-- Supplied entries --
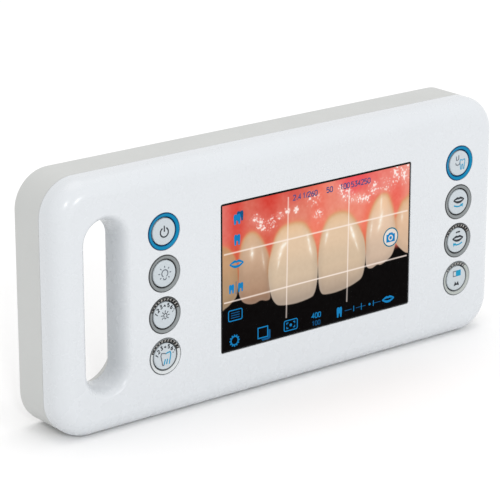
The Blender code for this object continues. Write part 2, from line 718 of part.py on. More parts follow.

==

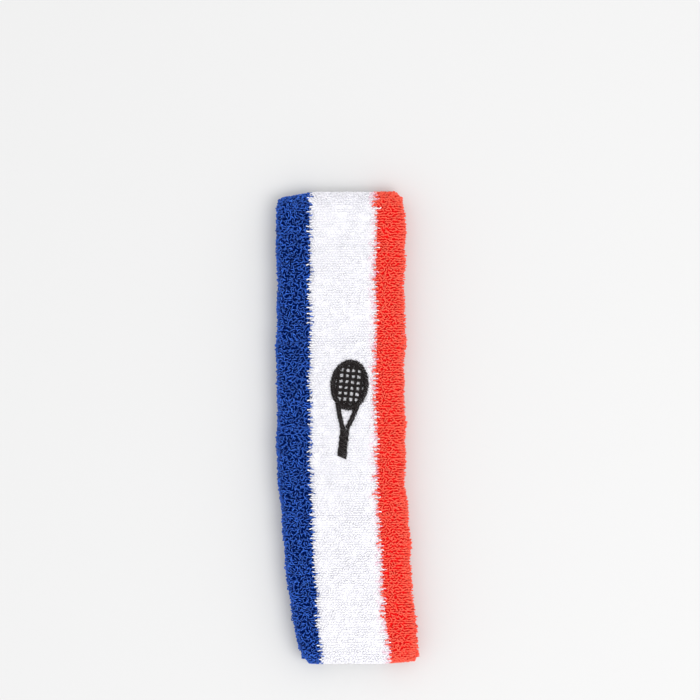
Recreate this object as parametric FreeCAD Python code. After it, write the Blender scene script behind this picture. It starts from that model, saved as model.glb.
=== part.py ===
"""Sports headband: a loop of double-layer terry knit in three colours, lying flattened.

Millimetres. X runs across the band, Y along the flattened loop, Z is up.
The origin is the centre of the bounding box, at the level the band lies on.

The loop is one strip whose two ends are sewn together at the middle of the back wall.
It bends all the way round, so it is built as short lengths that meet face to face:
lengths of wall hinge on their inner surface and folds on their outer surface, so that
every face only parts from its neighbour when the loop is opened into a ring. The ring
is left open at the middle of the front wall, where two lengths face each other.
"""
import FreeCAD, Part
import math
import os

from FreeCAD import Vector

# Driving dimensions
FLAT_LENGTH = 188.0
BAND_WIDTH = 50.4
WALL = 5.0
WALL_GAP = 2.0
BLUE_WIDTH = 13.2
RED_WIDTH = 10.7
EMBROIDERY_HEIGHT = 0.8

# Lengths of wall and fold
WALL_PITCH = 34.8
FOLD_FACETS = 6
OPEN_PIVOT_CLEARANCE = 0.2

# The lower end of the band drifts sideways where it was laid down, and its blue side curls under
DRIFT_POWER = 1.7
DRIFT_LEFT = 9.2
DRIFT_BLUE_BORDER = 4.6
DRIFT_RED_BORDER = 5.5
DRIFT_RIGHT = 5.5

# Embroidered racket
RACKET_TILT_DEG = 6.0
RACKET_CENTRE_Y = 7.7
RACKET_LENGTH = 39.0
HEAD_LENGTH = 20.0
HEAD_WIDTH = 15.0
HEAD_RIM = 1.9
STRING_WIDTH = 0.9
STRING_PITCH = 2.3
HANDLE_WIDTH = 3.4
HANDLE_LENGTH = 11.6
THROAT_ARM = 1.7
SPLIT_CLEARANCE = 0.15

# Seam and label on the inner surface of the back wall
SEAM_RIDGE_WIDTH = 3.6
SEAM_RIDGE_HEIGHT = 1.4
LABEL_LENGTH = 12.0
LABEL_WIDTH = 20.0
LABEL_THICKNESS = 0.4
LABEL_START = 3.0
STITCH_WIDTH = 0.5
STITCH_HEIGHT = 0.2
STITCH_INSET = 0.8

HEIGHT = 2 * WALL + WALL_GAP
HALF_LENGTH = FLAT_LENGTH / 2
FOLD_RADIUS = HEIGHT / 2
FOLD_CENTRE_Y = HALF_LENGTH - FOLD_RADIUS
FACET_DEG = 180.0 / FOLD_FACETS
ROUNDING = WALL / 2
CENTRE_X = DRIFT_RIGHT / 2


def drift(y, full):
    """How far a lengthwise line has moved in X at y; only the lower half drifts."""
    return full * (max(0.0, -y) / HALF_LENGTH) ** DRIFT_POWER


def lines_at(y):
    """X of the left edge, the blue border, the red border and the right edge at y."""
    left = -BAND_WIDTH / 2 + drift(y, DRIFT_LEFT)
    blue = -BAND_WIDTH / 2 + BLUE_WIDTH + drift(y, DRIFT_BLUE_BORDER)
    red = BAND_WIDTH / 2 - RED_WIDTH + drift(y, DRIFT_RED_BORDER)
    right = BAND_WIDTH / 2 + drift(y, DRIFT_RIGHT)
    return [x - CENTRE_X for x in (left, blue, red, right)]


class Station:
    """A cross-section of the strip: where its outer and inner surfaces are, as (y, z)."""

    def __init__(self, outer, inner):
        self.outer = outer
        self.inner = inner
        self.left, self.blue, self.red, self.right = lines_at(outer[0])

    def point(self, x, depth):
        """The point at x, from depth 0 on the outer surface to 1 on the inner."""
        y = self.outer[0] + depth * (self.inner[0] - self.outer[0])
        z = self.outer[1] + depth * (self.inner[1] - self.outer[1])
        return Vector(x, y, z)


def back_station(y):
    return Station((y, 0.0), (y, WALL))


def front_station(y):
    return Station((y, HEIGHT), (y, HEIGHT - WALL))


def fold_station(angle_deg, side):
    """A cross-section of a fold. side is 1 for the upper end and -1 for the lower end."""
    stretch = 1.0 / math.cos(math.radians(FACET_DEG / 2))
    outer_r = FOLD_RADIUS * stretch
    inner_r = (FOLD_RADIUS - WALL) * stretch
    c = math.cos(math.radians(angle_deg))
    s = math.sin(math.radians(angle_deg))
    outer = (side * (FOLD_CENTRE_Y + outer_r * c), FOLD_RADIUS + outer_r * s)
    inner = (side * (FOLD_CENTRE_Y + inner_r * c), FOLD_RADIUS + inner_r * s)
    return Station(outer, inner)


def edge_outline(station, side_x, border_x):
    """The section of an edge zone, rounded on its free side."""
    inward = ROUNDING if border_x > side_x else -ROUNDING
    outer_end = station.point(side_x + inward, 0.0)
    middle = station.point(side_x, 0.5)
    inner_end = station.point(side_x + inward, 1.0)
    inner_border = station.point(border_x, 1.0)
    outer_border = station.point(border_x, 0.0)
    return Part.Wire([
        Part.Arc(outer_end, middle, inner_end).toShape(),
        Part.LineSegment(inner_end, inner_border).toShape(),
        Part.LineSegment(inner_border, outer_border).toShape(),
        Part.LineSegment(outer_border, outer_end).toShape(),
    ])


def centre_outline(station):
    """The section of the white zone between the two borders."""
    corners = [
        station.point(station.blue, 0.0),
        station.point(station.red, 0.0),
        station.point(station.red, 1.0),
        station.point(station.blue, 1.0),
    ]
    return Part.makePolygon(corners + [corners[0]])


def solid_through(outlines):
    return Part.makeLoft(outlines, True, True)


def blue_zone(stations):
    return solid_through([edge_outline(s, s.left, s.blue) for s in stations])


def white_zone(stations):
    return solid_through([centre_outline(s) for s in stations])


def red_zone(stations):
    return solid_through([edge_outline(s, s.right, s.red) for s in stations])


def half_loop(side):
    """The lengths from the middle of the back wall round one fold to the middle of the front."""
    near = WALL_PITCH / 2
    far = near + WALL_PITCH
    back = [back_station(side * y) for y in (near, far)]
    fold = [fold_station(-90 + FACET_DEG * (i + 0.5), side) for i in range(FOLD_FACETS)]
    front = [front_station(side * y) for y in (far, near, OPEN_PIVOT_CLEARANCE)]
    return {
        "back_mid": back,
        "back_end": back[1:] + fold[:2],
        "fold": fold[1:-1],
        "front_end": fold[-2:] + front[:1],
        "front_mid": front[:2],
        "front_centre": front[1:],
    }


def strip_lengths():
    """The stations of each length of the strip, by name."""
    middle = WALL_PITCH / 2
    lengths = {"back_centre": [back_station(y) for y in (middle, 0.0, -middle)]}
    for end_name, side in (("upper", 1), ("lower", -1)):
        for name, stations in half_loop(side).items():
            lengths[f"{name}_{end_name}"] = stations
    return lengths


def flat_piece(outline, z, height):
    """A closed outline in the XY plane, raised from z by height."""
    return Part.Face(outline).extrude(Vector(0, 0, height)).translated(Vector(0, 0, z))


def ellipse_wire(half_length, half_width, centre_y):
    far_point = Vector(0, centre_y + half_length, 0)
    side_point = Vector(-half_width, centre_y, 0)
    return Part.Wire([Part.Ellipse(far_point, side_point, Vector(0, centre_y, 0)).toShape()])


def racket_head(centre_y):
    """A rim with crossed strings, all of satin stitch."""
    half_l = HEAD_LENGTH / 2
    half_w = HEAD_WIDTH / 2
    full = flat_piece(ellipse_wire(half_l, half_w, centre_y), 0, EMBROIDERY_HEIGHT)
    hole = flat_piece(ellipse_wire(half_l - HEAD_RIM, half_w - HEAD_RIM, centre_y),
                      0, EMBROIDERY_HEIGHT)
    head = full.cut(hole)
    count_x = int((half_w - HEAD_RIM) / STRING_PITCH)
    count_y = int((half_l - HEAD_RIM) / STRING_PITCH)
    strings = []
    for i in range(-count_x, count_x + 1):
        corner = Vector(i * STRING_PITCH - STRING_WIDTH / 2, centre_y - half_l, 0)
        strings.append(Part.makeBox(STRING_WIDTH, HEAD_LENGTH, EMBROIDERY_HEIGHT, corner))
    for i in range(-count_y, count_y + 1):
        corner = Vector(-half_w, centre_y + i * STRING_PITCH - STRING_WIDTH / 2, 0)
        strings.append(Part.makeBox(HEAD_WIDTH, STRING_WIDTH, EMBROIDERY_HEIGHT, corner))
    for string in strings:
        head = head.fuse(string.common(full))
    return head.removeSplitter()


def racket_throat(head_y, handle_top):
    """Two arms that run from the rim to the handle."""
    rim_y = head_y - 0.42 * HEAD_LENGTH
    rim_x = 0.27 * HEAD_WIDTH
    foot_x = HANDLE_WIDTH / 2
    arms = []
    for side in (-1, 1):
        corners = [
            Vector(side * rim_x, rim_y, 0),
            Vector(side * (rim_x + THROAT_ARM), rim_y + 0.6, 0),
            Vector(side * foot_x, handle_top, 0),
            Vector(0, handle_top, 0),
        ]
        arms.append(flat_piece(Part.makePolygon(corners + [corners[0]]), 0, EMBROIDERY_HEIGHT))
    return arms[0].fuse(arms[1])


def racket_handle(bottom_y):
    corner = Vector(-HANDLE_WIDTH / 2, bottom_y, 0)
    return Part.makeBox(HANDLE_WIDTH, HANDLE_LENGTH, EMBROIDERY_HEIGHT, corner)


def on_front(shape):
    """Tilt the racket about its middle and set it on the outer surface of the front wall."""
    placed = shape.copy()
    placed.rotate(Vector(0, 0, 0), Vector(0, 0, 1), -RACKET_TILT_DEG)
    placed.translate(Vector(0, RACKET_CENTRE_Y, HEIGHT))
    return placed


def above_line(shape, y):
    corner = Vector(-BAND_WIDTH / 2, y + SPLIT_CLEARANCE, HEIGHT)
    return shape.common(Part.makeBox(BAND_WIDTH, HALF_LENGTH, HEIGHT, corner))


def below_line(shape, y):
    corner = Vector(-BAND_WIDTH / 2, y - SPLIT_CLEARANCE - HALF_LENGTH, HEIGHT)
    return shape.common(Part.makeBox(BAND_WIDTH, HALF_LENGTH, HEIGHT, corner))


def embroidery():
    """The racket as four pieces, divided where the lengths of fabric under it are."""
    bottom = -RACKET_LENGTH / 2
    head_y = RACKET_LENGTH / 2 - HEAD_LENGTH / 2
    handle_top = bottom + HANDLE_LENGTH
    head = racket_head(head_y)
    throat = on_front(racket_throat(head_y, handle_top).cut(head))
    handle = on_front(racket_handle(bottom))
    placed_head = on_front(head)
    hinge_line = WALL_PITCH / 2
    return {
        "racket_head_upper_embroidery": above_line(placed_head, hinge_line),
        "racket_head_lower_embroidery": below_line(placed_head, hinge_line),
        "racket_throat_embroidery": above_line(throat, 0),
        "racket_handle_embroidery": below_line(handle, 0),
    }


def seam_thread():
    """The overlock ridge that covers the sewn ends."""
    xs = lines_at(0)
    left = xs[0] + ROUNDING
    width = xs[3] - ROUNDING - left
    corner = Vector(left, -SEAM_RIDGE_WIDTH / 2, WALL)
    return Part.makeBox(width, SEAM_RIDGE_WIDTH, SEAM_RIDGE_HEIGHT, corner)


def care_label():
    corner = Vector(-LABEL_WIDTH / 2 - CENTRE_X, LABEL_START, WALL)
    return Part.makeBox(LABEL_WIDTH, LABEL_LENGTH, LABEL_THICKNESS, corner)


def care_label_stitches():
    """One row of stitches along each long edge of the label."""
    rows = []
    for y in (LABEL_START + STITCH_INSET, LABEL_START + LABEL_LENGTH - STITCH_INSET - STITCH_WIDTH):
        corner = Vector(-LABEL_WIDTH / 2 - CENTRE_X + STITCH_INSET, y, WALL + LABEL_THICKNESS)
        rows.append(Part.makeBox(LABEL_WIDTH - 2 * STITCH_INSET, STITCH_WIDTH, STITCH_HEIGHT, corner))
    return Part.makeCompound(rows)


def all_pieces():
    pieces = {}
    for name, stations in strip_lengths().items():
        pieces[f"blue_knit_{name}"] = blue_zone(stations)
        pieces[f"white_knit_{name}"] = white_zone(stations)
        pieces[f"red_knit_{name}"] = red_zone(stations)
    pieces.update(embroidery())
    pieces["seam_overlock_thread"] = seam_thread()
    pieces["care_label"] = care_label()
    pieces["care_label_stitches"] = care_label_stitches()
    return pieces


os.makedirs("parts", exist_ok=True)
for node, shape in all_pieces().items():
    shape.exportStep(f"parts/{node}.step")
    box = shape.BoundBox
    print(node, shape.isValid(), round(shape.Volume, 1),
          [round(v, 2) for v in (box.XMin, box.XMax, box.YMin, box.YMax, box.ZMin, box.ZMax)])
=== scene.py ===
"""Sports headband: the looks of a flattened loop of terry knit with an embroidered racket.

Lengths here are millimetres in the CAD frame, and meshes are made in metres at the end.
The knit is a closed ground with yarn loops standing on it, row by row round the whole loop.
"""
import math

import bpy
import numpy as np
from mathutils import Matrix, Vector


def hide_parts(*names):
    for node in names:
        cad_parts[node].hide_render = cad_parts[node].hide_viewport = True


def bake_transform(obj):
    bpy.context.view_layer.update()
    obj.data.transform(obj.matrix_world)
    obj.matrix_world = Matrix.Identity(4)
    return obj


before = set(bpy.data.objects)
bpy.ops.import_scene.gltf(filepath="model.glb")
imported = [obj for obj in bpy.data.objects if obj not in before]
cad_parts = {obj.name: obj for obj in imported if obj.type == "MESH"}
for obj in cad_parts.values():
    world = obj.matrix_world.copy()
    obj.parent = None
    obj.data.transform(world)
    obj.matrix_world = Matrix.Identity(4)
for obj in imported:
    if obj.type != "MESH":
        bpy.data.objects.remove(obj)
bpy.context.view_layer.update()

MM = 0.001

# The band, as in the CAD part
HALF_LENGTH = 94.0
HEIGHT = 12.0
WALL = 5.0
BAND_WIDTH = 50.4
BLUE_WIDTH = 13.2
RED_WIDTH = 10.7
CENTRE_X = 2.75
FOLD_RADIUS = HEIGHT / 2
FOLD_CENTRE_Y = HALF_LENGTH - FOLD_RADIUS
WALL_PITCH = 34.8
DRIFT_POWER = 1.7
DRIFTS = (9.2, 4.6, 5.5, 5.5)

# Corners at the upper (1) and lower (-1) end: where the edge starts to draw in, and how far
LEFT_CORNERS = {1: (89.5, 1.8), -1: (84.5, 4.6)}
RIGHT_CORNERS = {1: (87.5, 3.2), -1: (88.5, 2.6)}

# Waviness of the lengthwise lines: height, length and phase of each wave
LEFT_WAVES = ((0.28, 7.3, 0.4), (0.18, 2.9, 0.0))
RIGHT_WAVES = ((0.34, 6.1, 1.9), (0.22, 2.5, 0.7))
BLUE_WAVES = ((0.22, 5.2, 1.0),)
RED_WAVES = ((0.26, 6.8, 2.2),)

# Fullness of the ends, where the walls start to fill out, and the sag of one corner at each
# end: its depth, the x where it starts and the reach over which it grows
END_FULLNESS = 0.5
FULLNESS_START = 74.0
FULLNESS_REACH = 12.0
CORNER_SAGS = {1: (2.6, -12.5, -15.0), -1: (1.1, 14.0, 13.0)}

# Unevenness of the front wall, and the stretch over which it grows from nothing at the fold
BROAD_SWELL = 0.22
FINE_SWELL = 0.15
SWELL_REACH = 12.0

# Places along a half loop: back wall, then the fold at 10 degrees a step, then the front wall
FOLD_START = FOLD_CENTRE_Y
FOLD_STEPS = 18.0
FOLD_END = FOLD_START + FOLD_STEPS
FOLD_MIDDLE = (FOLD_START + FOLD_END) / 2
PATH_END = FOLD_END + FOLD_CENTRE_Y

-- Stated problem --
Your answer should be only the number of lines that hold the word "True".

-- Expected answer --
3